* Start *
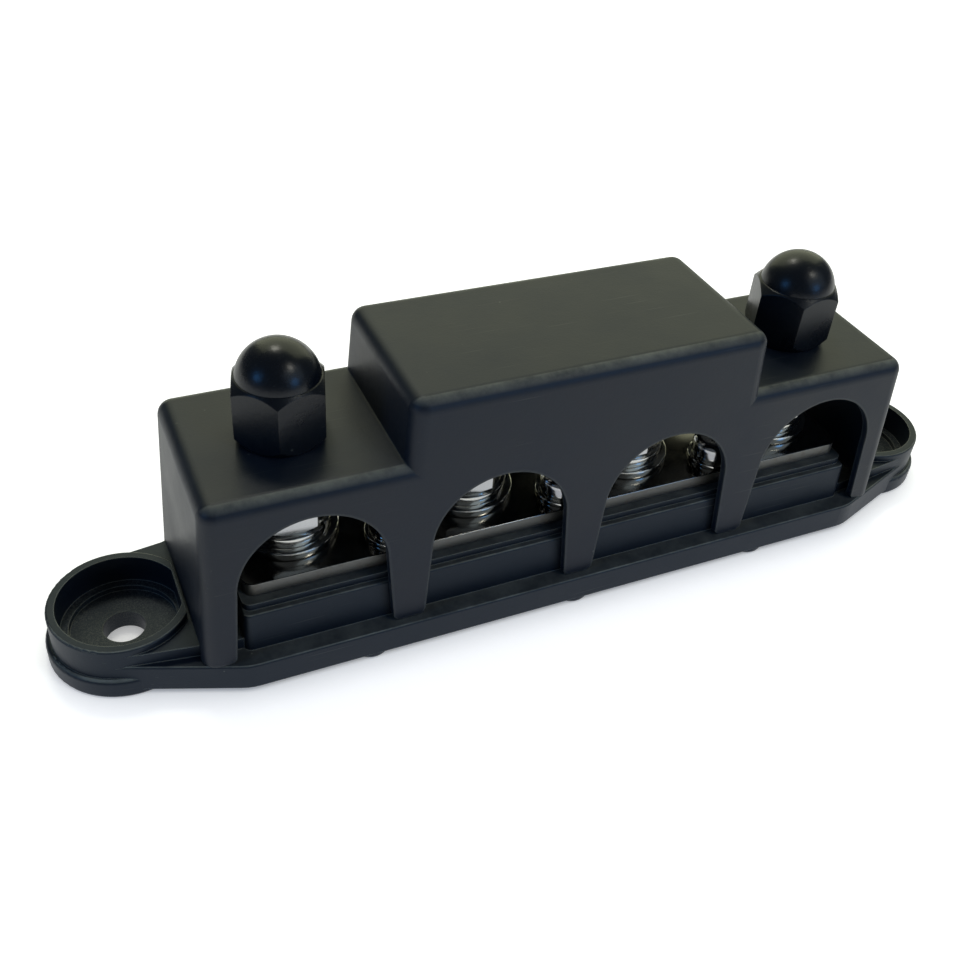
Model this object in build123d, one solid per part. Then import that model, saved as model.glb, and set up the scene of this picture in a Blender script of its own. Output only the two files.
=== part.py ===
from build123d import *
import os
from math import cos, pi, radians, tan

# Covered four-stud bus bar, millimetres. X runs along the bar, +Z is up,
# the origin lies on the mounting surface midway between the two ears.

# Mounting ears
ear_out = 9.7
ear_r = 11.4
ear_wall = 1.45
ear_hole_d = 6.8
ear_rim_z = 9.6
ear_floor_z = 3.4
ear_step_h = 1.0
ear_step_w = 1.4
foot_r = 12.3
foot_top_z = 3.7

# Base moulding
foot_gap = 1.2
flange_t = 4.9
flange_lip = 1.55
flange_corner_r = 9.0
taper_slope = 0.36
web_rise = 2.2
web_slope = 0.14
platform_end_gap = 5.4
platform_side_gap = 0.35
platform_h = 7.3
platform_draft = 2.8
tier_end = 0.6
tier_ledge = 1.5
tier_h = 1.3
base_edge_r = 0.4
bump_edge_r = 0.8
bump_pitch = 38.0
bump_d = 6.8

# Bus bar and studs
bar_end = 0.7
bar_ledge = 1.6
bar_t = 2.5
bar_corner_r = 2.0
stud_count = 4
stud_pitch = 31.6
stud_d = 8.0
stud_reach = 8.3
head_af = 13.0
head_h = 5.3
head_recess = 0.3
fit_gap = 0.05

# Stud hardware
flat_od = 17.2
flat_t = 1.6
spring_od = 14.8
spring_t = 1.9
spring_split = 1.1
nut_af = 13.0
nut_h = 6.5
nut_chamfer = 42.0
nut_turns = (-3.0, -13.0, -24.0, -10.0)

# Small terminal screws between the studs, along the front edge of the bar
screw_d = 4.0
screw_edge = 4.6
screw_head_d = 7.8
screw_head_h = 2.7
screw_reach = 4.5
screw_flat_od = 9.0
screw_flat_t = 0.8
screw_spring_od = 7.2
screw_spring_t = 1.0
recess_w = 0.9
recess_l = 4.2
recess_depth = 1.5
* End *
— Exercise task —
Using the listing above, reproduce each line without omission.

— Final answer —
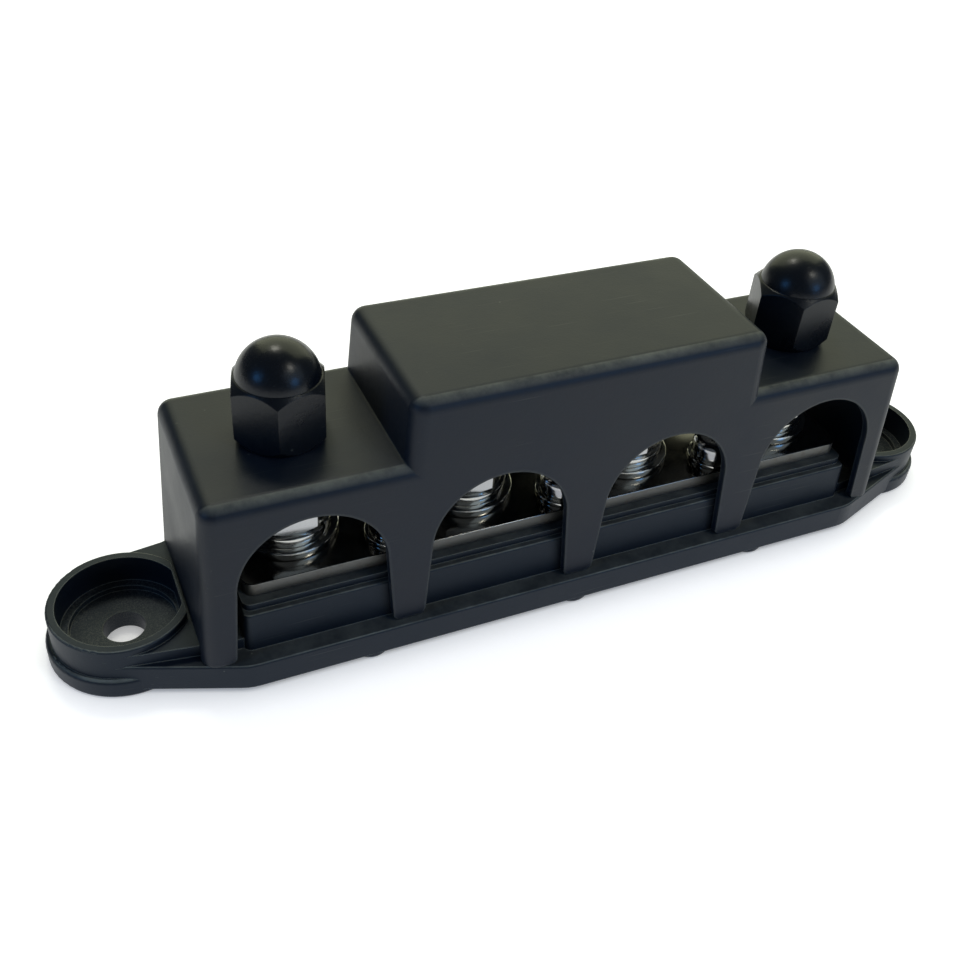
Model this object in build123d, one solid per part. Then import that model, saved as model.glb, and set up the scene of this picture in a Blender script of its own. Output only the two files.
=== part.py ===
from build123d import *
import os
from math import cos, pi, radians, tan

# Covered four-stud bus bar, millimetres. X runs along the bar, +Z is up,
# the origin lies on the mounting surface midway between the two ears.

# Mounting ears
ear_out = 9.7
ear_r = 11.4
ear_wall = 1.45
ear_hole_d = 6.8
ear_rim_z = 9.6
ear_floor_z = 3.4
ear_step_h = 1.0
ear_step_w = 1.4
foot_r = 12.3
foot_top_z = 3.7

# Base moulding
foot_gap = 1.2
flange_t = 4.9
flange_lip = 1.55
flange_corner_r = 9.0
taper_slope = 0.36
web_rise = 2.2
web_slope = 0.14
platform_end_gap = 5.4
platform_side_gap = 0.35
platform_h = 7.3
platform_draft = 2.8
tier_end = 0.6
tier_ledge = 1.5
tier_h = 1.3
base_edge_r = 0.4
bump_edge_r = 0.8
bump_pitch = 38.0
bump_d = 6.8

# Bus bar and studs
bar_end = 0.7
bar_ledge = 1.6
bar_t = 2.5
bar_corner_r = 2.0
stud_count = 4
stud_pitch = 31.6
stud_d = 8.0
stud_reach = 8.3
head_af = 13.0
head_h = 5.3
head_recess = 0.3
fit_gap = 0.05

# Stud hardware
flat_od = 17.2
flat_t = 1.6
spring_od = 14.8
spring_t = 1.9
spring_split = 1.1
nut_af = 13.0
nut_h = 6.5
nut_chamfer = 42.0
nut_turns = (-3.0, -13.0, -24.0, -10.0)

# Small terminal screws between the studs, along the front edge of the bar
screw_d = 4.0
screw_edge = 4.6
screw_head_d = 7.8
screw_head_h = 2.7
screw_reach = 4.5
screw_flat_od = 9.0
screw_flat_t = 0.8
screw_spring_od = 7.2
screw_spring_t = 1.0
recess_w = 0.9
recess_l = 4.2
recess_depth = 1.5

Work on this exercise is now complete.